So I Guess My Marriage Is Over Now

So I Guess My Marriage Is Over Now June 26, 2015

MarriageIsBurning

I’m in what is often called a “Mixed-Orientation Marriage,” which means that I am queer and my husband is straight. Naturally, now that same-sex marriage has received the official blessing of the Supreme Court of the United States of America, I will be compelled to get me to an annulment tribunal post haste. I mean, gay marriage is obviously a threat to all marriages, but to mixed-orientation couple’s it’s a death blow.

Only….er…um…wait a minute. I just remembered that I’m Canadian. Shoot. Apparently my marriage has been over for the past 10 years.

All snark aside, I do want to talk about the claim, which I often see circulated, that allowing same-sex marriage somehow invalidates marriages like mine. The argument generally seems to go something like this:

1. Mixed-orientation marriages is possible because sexual orientation is fluid, not fixed and immutable.

2. Legalizing same-sex marriage reinforces the idea that sexual orientation can’t change.

3. Therefore legalizing same-sex marriage invalidates same-sex marriage.

There are sometimes other variations, or in some cases there’s not really even an argument: just a bald assertion that, in some way, SSM threatens the marriages of gay folks who are married to straight spouses.

The flaws in this argumentation are sufficiently obvious that my ten year old could spot them, so the question that we have to ask is, why are adult people making this argument at all?

I think the answer is, unfortunately, fairly obvious. The underlying anxiety stems from a feeling that a mixed-orientation marriage is a kind of consolation prize for gay men and women (or, sorry, same-sex attracted men and women) who can’t get married to the spouses they really want but who still want the comforts and advantages of married life. The legalization of same-sex marriages threatens such unions because, simply, why would someone choose to eat gruel when there’s a nice, hot, sizzling peppercorn steak right there for the taking. SSM threatens MOMs because it makes the temptation of getting a divorce and marrying a same-sex partner that much more real.

Okay, fair enough, but here’s the thing: clearly the problem here is that people have been pushed into MOMs when SSM is what they really want. We know, from a handful of studies and a veritable mountain of anecdotal evidence that when gay people marry opposite-sex spouses in a desperate bid to change their sexual orientation, or because they want to please their family and religious community, it’s usually a disaster. A brief perusal of the stories posted at The Straight Spouse Network should give even the most avid supporter of ex-gay ideologies pause: it’s not just that such marriages cause a lot of internal conflict to the gay partner, they also tend to wreak devastation on the other spouse, not to mention the children. It’s not a good scene, and if the legalization of same-sex marriage will pose as a threat, or a deterrent, to people who are thinking of getting into marriages like that, great.

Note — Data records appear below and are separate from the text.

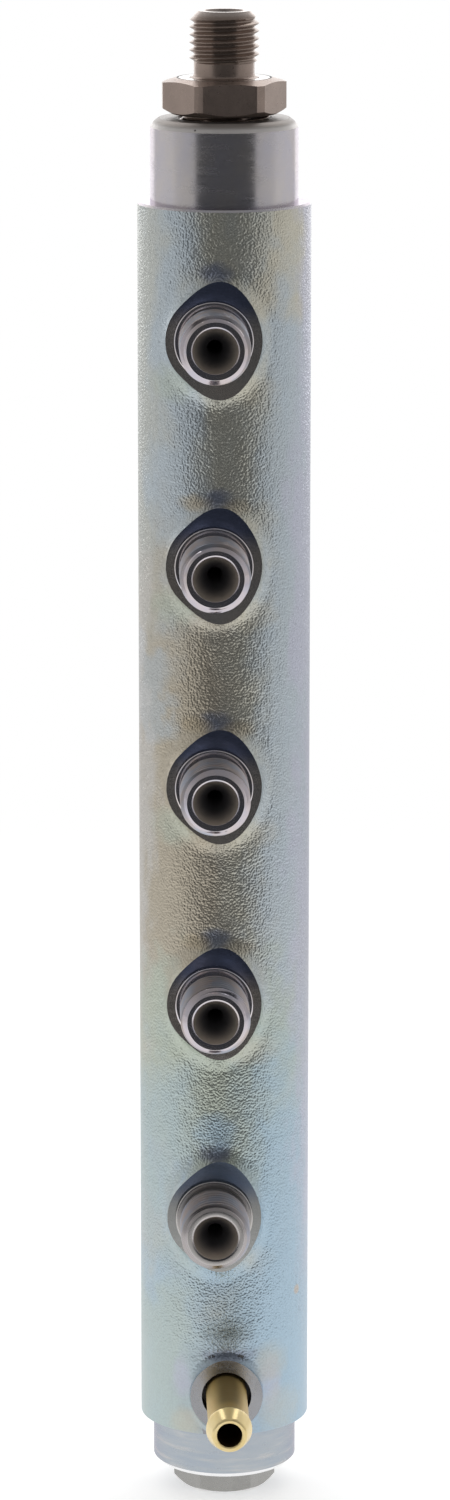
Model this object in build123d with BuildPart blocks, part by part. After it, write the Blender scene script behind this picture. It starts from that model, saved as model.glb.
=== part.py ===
from build123d import *

import os
from math import radians, tan

# A diesel common rail, upright: +Z runs along the rail's axis and the outlets face -Y.
# The origin is on that axis at the lower shoulder, where the lower journal meets the body.
# All sizes are in millimetres.

# Rail body
body_diameter = 34.3
body_length = 250.0
shoulder_chamfer = 0.4
journal_step = 2.55  # from the body's surface down to a journal's
journal_diameter = body_diameter - 2 * journal_step
upper_journal_length = 16.3
upper_journal_chamfer = 1.7
lower_journal_length = 10.3
lower_journal_chamfer = 1.0
main_bore_diameter = 10.6

# Outlets
outlet_count = 5
first_outlet_height = 46.7
last_outlet_depth = 25.3  # from the upper shoulder down to the last outlet
outlet_spacing = (body_length - first_outlet_height - last_outlet_depth) / (outlet_count - 1)
outlet_offset = 2.5  # the outlet axes pass beside the rail's axis, towards -X
boss_diameter = 18.9
boss_fillet = 5.0
flat_step = 0.8  # the machined flats stand this far in front of the body

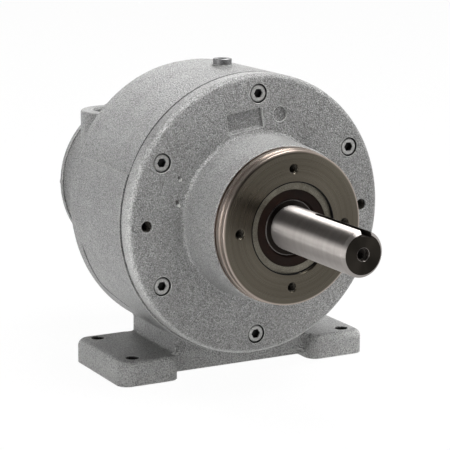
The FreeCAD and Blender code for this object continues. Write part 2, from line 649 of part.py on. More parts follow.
def cover_gasket():
    """Flat gasket between the drum and its cover, with a bar over the divider and a ring over the boss."""
    outer = rod(drum_radius, drum_rear, cover_front, z=drum_z)
    outer = outer.cut(rod(air_chamber_radius, drum_rear, cover_front, z=drum_z))
    inner = ring(BEARING_BOSS_DIAMETER / 2, REAR_BEARING_DIAMETER / 2, drum_rear, cover_front)
    bar = box((-DIVIDER_THICKNESS / 2, DIVIDER_THICKNESS / 2), (drum_rear, cover_front),
              (drum_z - drum_radius + DRUM_WALL / 2, drum_z + drum_radius - DRUM_WALL / 2))
    bar = bar.cut(rod((BEARING_BOSS_DIAMETER + REAR_BEARING_DIAMETER) / 4, drum_rear, cover_front))
    holes = [rod(COVER_SCREW_DIAMETER / 2 + SCREW_HOLE_CLEARANCE, drum_rear, cover_front, x, z)
             for x, z in cover_screw_places]
    return outer.fuse([inner, bar]).cut(holes).removeSplitter()


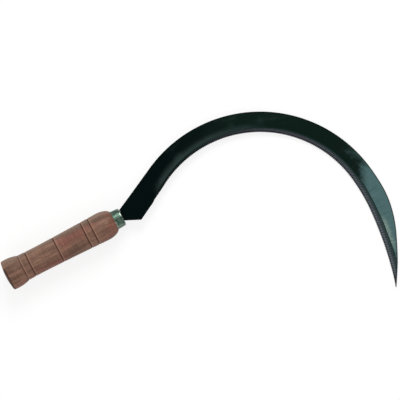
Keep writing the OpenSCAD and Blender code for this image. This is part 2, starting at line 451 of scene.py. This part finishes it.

The reason that my marriage is not threatened by the fact that I live in a country where same-sex marriage has been legal for almost as long as I’ve been married, is that I am actually in love with my husband. He’s not a consolation prize, or a surrogate for the lesbian lover that I left behind. I married him because I wanted to marry him, not because I wanted to prove that I’d arrived on some ex-gay journey, or because I felt pressured into getting myself into a heterosexual marriage. My marriage isn’t a political performance. It’s just a marriage.

Moreover, I don’t regret it – and even if I were suddenly transported into an alternate dimension where the Catholic Church taught that God blesses same-sex love, I still wouldn’t regret it. My husband is my best friend – not in a cheesy, Hallmark sense but in the sense that I don’t get on much with women and he was actually my best friend for years before there was even a whisper of romance. I enjoy making love to him. I love being a mother, and I’m looking forward to giving birth to my seventh child. My marriage is just as complicated, messy, and sometimes-difficult as everyone else’s marriage, but not more so – and in a lot of ways I think that being in an MOM has advantages over both same-sex marriage and more normal heterosexual marriages.

So I don’t feel threatened by the SCOTUS decision, because I don’t see why the liberty of my gay, lesbian and bisexual brothers and sisters would make my happiness any less real.